A long list of irrevocable gifts is set forth in the text of Muslim law. There are not only variations between schools but also the Shia and Sunnis differ in the list of contents.  On the point of view of revocability, the Muslim lawmakers also classify gifts under the two main heads:

Revocation of gifts prior to the delivery of possession 

•  Revocation after the delivery of possession

  • Revocation of gifts before the delivery of possession:

According to Muslim law, all donations shall be revocable before the donee is granted the possession. The withdrawal is valid. The revocation will not alter the fact that the gift is rendered to a spouse, or to a person related to the donor within the degrees of prohibited relationship. The fact is that under the Muslim law no gift is complete until the delivery of the property has been made, therefore the transfer of gift to the donee is incomplete until the donor has delivered the property.

Thus, revocation of such gifts merely infers the mind change of the donor resulting in the reluctance of the delivery of ownership of the property to the donee. The court order is not essential for the revocation of these gifts.

  • Revocation after the delivery of possession:

The simple assertion of revocation by the donor, or the institution of a lawsuit, or any other action, is not enough to revoke a gift. Until the order of the court to revoke the gift is taken, the donee shall have the complete right over the property in any manner including the right to devolve or dispose of the property. The Shia law of the revocation of gifts varies in the following ways from the Sunni law: firstly, a gift may be revoked without proceedings by a mere declaration by the Donor, secondly, a gift given to a spouse is revocable, thirdly a gift to a relation, whether within the prohibited degrees or not, is revocable.
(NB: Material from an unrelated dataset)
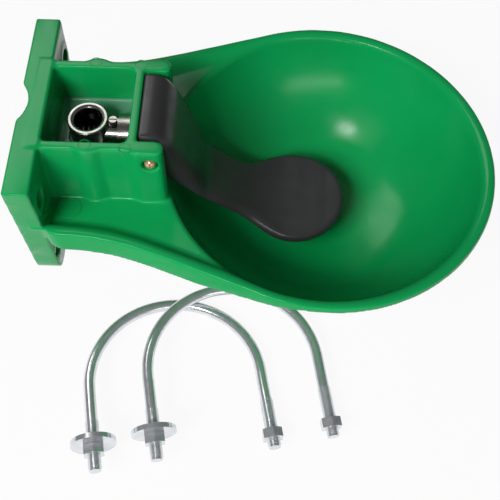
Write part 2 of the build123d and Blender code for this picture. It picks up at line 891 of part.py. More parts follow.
def make_flow_screw():
    """Slotted screw on the barrel that throttles the flow."""
    with BuildPart() as screw:
        with Locations((flow_screw_x, 0, flow_screw_tip)):
            Cylinder(flow_screw_radius, flow_screw_seat - flow_screw_tip, align=upright)
        with Locations((flow_screw_x, 0, flow_screw_seat)):
            Cylinder(flow_screw_head_radius, flow_screw_head_height, align=upright)
        with Locations((flow_screw_x, 0, flow_screw_seat + flow_screw_head_height)):
            Box(
                2 * flow_screw_head_radius,
                flow_screw_slot,
                flow_screw_head_height,
                mode=Mode.SUBTRACT,
            )
    return screw.part


def make_flow_ring():
    """Sealing ring under the flow screw's head."""
    with BuildPart() as washer:
        with Locations((flow_screw_x, 0, flow_boss_top)):
            Cylinder(flow_screw_head_radius, flow_ring_thickness, align=upright)
            Cylinder(
                flow_screw_radius + flow_screw_clearance,
                flow_ring_thickness,
                align=upright,
                mode=Mode.SUBTRACT,
            )
    return washer.part


def u_bolt_plane(place, lift):
    """Plane of a U-bolt that lies on the ground, x to its right leg, y to its arch.

    It rests on the rim of its washers, on the nut of its right leg and on its arch.
    """
    left_run = u_bolt_left_nut_from_end + u_bolt_nut_height + u_bolt_washer_thickness
    right_run = u_bolt_right_nut_from_end + u_bolt_nut_height / 2
    arch_run = u_bolt_leg + u_bolt_spacing / 2
    left_height = u_bolt_washer_radius
    right_height = u_bolt_nut_flats / 2
    arch_height_here = u_bolt_rod_radius + lift
    rise = (arch_height_here - (left_height + right_height) / 2) / (
        arch_run - (left_run + right_run) / 2
    )
    roll = (right_height - left_height - rise * (right_run - left_run)) / u_bolt_spacing
    start = arch_height_here - rise * arch_run
    turn = radians(u_bolt_turn)
    across = Vector(cos(turn), sin(turn), roll)
    along = Vector(-sin(turn), cos(turn), rise)
    origin = Vector(place[0], place[1], ground_z + start + u_bolt_ground_gap)
    return Plane(origin=origin, x_dir=across, z_dir=across.cross(along))


def make_u_bolt(plane):
    """Round rod bent to a U."""
    half = u_bolt_spacing / 2
    with BuildPart() as bolt:
        with BuildLine(plane) as path:
            Line((-half, 0), (-half, u_bolt_leg))
            ThreePointArc((-half, u_bolt_leg), (0, u_bolt_leg + half), (half, u_bolt_leg))
            Line((half, u_bolt_leg), (half, 0))
        with BuildSketch(Plane(origin=path.line @ 0, z_dir=path.line % 0)):
            Circle(u_bolt_rod_radius)
        sweep(path=path.line)
    return bolt.part


def leg_plane(plane, side, run):
    """Plane across a leg, run mm from its end, facing the arch."""
    origin = plane.from_local_coords((side * u_bolt_spacing / 2, run, 0))
    return Plane(origin=origin, x_dir=plane.z_dir, z_dir=plane.y_dir)


def make_u_bolt_nuts(plane):
    """One nut on each leg."""
    runs = {-1: u_bolt_left_nut_from_end, 1: u_bolt_right_nut_from_end}
    bore = u_bolt_rod_radius + u_bolt_nut_bore_clearance
    both = [
        hex_nut(leg_plane(plane, side, run), u_bolt_nut_flats, u_bolt_nut_height, bore)
        for side, run in runs.items()
    ]
    with BuildPart() as nuts:
        add(both)
    return nuts.part


def make_u_bolt_washers(plane):
    """Two large washers on the left leg, on top of its nut."""
    first = u_bolt_left_nut_from_end + u_bolt_nut_height + u_bolt_washer_gap
    with BuildPart() as washers:
        for count in range(2):
            run = first + count * (u_bolt_washer_thickness + u_bolt_washer_gap)
            with BuildSketch(leg_plane(plane, -1, run)):
                Circle(u_bolt_washer_radius)
                Circle(u_bolt_washer_bore, mode=Mode.SUBTRACT)
            extrude(amount=u_bolt_washer_thickness)
    return washers.part


save(make_bowl_body(), "bowl_body")
save(make_paddle(), "drinking_paddle")
save(make_pivot_screw(), "pivot_screw")
save(make_pivot_nut(), "pivot_nut")
save(make_valve_body(), "valve_body")
save(ring(collar_end, gasket_thickness, gasket_radius, nose_radius + gasket_clearance), "valve_gasket")
save(make_lock_nut(), "valve_lock_nut")
save(make_seat(), "valve_seat")
save(make_seat_ring(), "seat_ring")
save(make_stem(), "valve_stem")
save(
    ring(seal_face - seal_thickness, seal_thickness, seal_radius, stem_radius), "stem_seal"
)
save(ring(retainer_start, retainer_thickness, retainer_radius, stem_radius), "seal_retainer")
save(make_spring(), "valve_spring")
save(make_flow_screw(), "flow_screw")
save(make_flow_ring(), "flow_screw_ring")
for label, place, lift in (
    ("left", left_u_bolt_place, 0),
    ("right", right_u_bolt_place, u_bolt_overlap_lift),
):
    plane = u_bolt_plane(place, lift)
    save(make_u_bolt(plane), f"{label}_u_bolt")
    save(make_u_bolt_nuts(plane), f"{label}_u_bolt_nuts")
    save(make_u_bolt_washers(plane), f"{label}_u_bolt_washers")
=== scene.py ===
"""Looks of the livestock drinking bowl: moulded forms, finishes, threads, floor, light and camera.

Moulded forms are fields: roughly the distance to a surface in millimetres, negative inside.
Blender's objects are in metres.
"""

import json
from math import asin, atan2, cos, hypot, pi, radians, sin, sqrt

import bpy
import numpy as np
from mathutils import Matrix, Vector


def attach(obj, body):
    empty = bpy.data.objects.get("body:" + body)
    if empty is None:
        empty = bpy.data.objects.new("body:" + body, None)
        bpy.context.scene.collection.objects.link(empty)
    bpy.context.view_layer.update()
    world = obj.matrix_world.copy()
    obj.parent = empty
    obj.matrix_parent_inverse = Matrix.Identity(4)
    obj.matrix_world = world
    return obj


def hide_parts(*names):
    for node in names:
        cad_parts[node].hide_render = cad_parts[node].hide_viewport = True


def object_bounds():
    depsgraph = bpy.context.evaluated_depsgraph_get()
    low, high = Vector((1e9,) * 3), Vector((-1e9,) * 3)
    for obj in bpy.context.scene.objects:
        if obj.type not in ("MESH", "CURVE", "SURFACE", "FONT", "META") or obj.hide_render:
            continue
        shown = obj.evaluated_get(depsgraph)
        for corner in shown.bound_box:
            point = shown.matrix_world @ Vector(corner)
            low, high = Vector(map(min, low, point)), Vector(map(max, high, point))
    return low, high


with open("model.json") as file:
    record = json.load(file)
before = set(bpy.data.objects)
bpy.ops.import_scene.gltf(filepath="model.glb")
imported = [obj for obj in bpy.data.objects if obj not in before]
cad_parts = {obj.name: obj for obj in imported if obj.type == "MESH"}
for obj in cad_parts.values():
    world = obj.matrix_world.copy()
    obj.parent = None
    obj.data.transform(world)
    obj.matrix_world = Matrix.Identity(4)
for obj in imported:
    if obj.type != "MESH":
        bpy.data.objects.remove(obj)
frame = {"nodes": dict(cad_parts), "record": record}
cad_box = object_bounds()
nodes = frame["nodes"]
MM = 0.001

# Camera: place and directions in the part's frame
camera_place = Vector((0.160, -0.35918, 0.50363))
camera_yaw = radians(-1.76)
camera_pitch = radians(60.43)
camera_roll = radians(0.26)
camera_focus_px = 885.99
picture_px = 500
sensor_width = 36.0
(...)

Although it may indicate that all gifts after the transfer of possession can be revoked with the consent of the donee but the revocation can be enforced only by an order of the court.

The revocation of a gift is a personal privilege of the donor, and the gift can neither be revoked by his descendants after his death nor be withdrawn after the death of the donee, subjected to the following exceptions stated in the Hanafi School, according to which a gift can also be revoked even after the delivery of the possession:

  • The link of donor and the donee within the forbidden degrees.
  • Increase in the value of the subject matter.  
  • The loss of identity of the subject-matter of the gift.
  • Receipt of something in return (iwaz) by the donor.
  • Gift received by one spouse to another.
  • Death of the donor or donee.
  • Absence of the gift or property in the hands of the donee, i.e. when it has been disposed of by sale or consumed in its entirety or has been lost.

CONCLUSION

The subject and the concept of the word gift is an age-old, conventional issue that has become a distinct feature of property law. The key goal of this analysis has been various aspects of the gift of property and its contrast and effects with the Mohammedan Law.

It should be noted when considering the law of gifts that the word ‘gift’ is common and should not be confused with Islamic technical term, ‘Hiba’. Hiba is the genus whereas gift is the species. The term gift denotes a transfer of the benefit and interest of a property from one person to another without consideration. In this article, the author has covered the aspects of the concept, capacity, formalities and revocation of gifts which included Hiba under its purview.